Even more to the point, the Huskies have to show what they are made of this coming weekend when they host Ferris State. FSU, despite rebuilding from a disastrous year last season, has shown some bite. They beat Minnesota State 2-1 in the biggest upset of the year so far, they had Michigan State on the ropes in the third period and then collapsed and lost, and they were even with Northern Michigan in the third period in both of their games last weekend but again saw the roof cave-in Friday and lost in a wild OT game Saturday.

All of those contests were in Big Rapids on the screwball ice surface the Bulldogs call home. They haven’t done well on the road at all this year, and the games this weekend will be in Houghton at the JMac.

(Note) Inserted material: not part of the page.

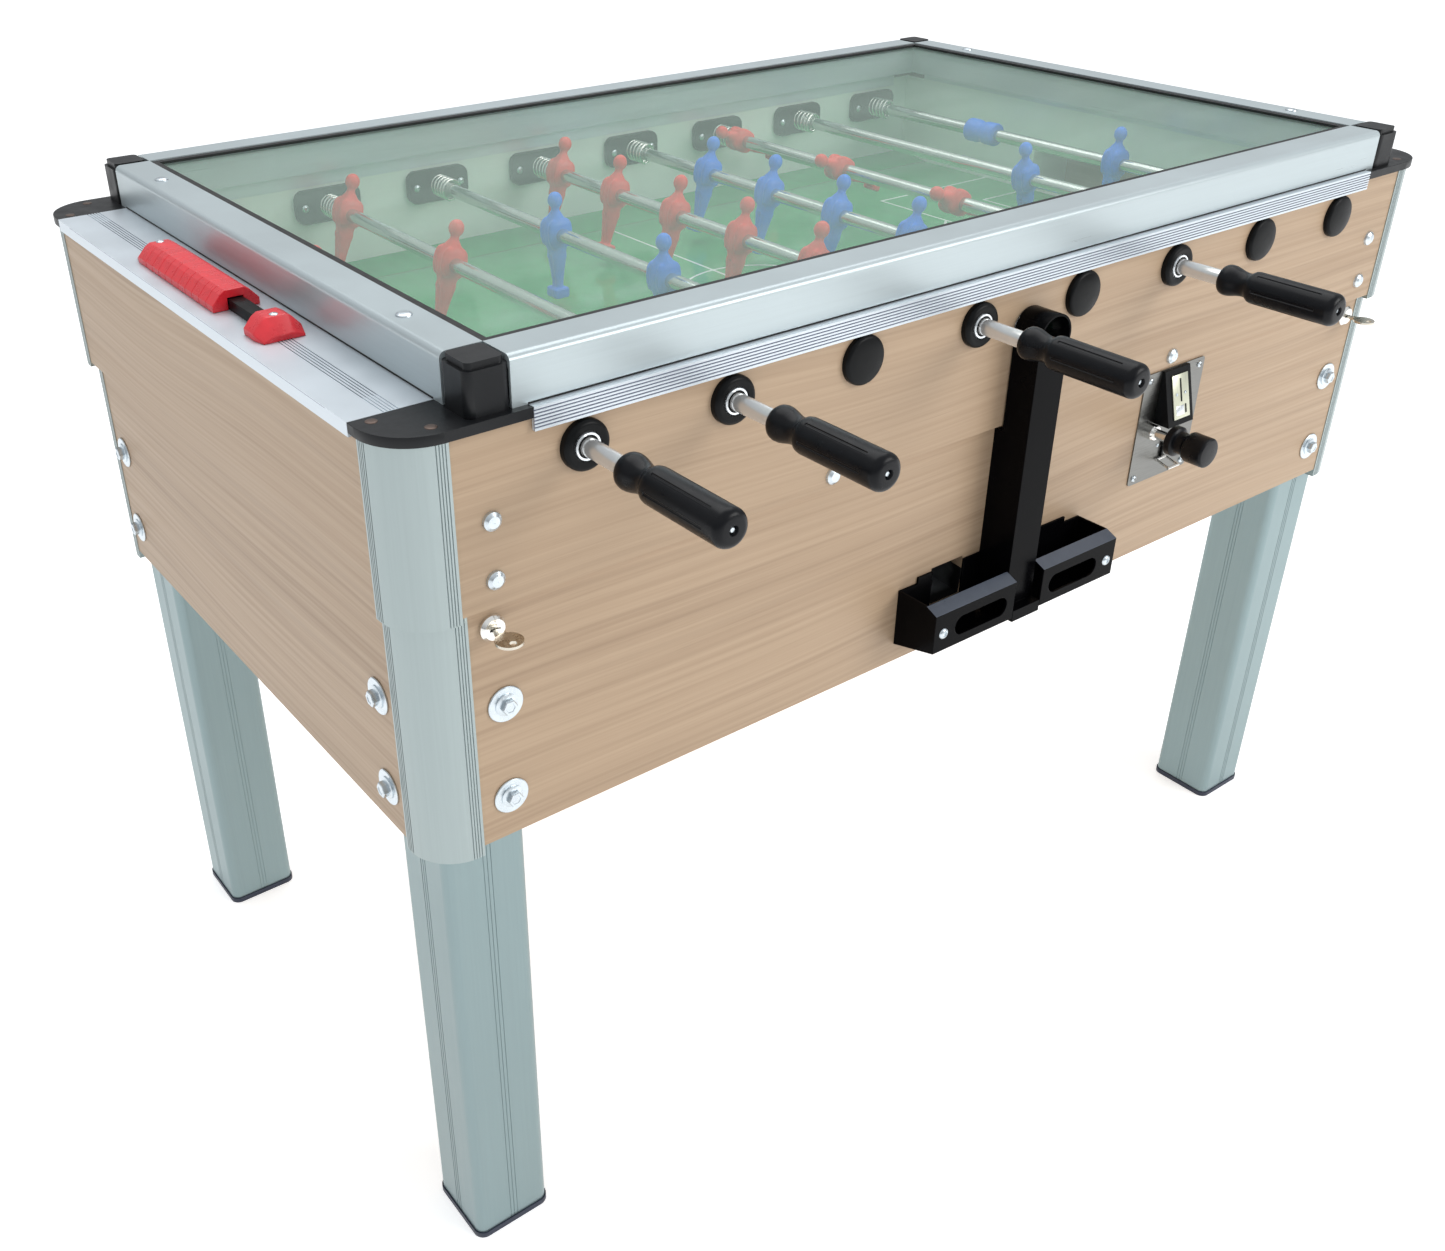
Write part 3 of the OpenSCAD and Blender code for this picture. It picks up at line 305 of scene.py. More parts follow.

However, the Huskies have only won once at home (in four tries). And there won’t be as many fans because of the holiday break. Still, if the Huskies can do what they should be able to do and get two regulation wins, that will keep them in the hunt for both the MacNaughton Cup chase as well as the RPI and the struggle to get to the Big Skate.

Good teams will win these kinds of games. Lesser teams will walk away with lesser rewards.

2 COMMENTS

  1. Great report, Mike. What you’re basically saying is each game is very important if a team is to get an at-large bid if they don’t win league playoffs. It’s better then when we went to school and there were only 4 teams at nationals, two from ECAC and two from WCHA.